Hiking has quietly become a hobby of mine over the last year or so. I wouldn’t have considered myself a “hiker” before my trip to Zion and the Grand Canyon last year, and truthfully I still don’t. But my recent itinerary is beginning to look pretty hiker-ish. First there was the aforementioned trip. Then there was a moment when I decided I needed something to do that wasn’t sit in a chair. Given that I hate running, lifting weights, and other people, I picked walking. This led directly to my decision to try the entire Rachel Carson Trail Challenge, emboldened by having completed the half challenge a few years ago.
I don’t have any pictures that do the terrain justice (side note: the number of people on the Rachel Carson trail with their faces stuck in their phones was alarmingly/refreshingly low), but let’s just say that this turned out to be an overly ambitious goal. To complete the challenge you must hike all 34.7 miles of the trail in 15 hours 4 minutes, the time between sunup to sundown on the summer solstice, the longest day of the year. We reached the final checkpoint (at mile marker 27.7) 20 minutes too late, which meant that we wouldn’t have been able to cover the last 7 miles within the time limit. It was a bittersweet moment, not making it to the finish, but also being done walking after struggling over 27-plus miles of steep terrain. On the plus side, making it as far as I did that day makes a whole lot of other stuff seem easy, whether it’s scrambling over rocks on a Maine beach:
… or a 3-mile hike up to the top of Monument Mountain in Massachusetts [click for larger image]:
The mountain I want to talk about today, though, is one that I didn’t hike, it’s one that I drove to the top of and walked the last 10 feet.
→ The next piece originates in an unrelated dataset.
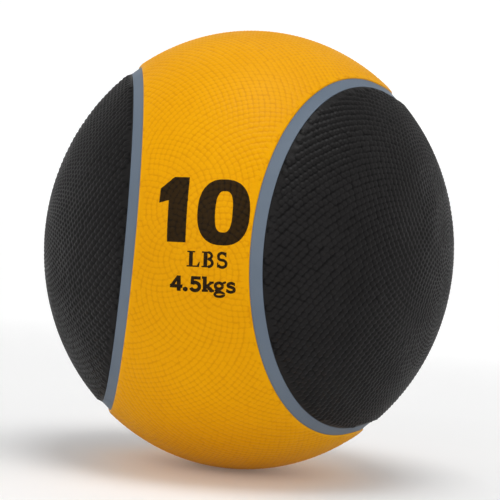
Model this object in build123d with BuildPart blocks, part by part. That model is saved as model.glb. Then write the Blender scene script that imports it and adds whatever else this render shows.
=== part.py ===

Look, we had like 48 hours in the Berkshires, we couldn’t walk everywhere. Sacrifices had to be made. Anyway.
Mount Greylock is the highest point in Massachusetts, standing at 3,491 ft above sea level. This is despite the best attempts of enormous glaciers that have been attempting to grind down this and adjacent mountains over the centuries. The mountain is made of a very hard kind of rock called schist and has been able to withstand the periodic glacial assaults and the constant battery of rain and snow carried by strong winds. This rock is exposed in streaks and patches where the ground cover can’t stay rooted.
In fact, the weather on the top of Mount Greylock is so unique that it is able to support the only sub-alpine boreal forest in Massachusetts. There are several species of plant and bird that can’t be found for miles and miles except for on top of this mountain. Now excuse me while I find my Sarah McLachlan record …
… there, go ahead and let that play under the next few paragraphs …
Micro-climates like these are exceptionally vulnerable to climate change. As the world heats even by a few degrees, the already-small area that supports forests like these grows even smaller. And it’s not just sub-alpine boreal forests in Massachusetts that are in danger of shrinking into oblivion; some rain forest animals can only live in the precise climate conditions found at specific elevations within the forest. So please, if you want sub-alpine boreal forests and tree frogs to be more than just a ‘memory’, then kill yourself.
Its is the only way.
Mount Greylock has a history of inspiring people to evangelize on behalf of nature, although most of them didn’t get so dark there at the end. Henry David Thoreau, student of transcendentalism and author of Walden, describes a formative moment upon waking up after a night spent on the mountaintop, a description which is inscribed in stone along the path to the summit.
Even as Mount Greylock was inspiring the likes of Emerson and Thoreau it was being ravaged by industry. It was these grotesque patches of deforestation expanding over this majestic mountain that rallied early preservationists, who eventually succeeded in creating the Mount Greylock State Reservation in 1898, Massachusetts’ first public land in support of forest preservation.
Today, two structures cling to the top of the mountain. The first is a memorial to honor the fallen soldiers of Massachusetts and it rises above the summit in the shape of a lighthouse. The globe at the top, when lit, is visible for 70 miles.
The second building is the Bascom Lodge, which has refreshments available for day hikers and complimentary lodging for those passing through on their trek to hike the length of the Appalachian Trail. If you were to start at the Georgia end of the Appalachian Trail and work your way north, you’d be almost three-fourths of the way to the trail’s end in Maine by the time you reached the lodge at Mount Greylock.
So if you’re on the Appalachian Trail you don’t really have a choice, you gotta go through Greylock. But it’s also nice to visit if you find yourself in the area and are looking for a scenic detour. On a clear day you can see for 90 miles, so there’s plenty to be seen [click for larger image].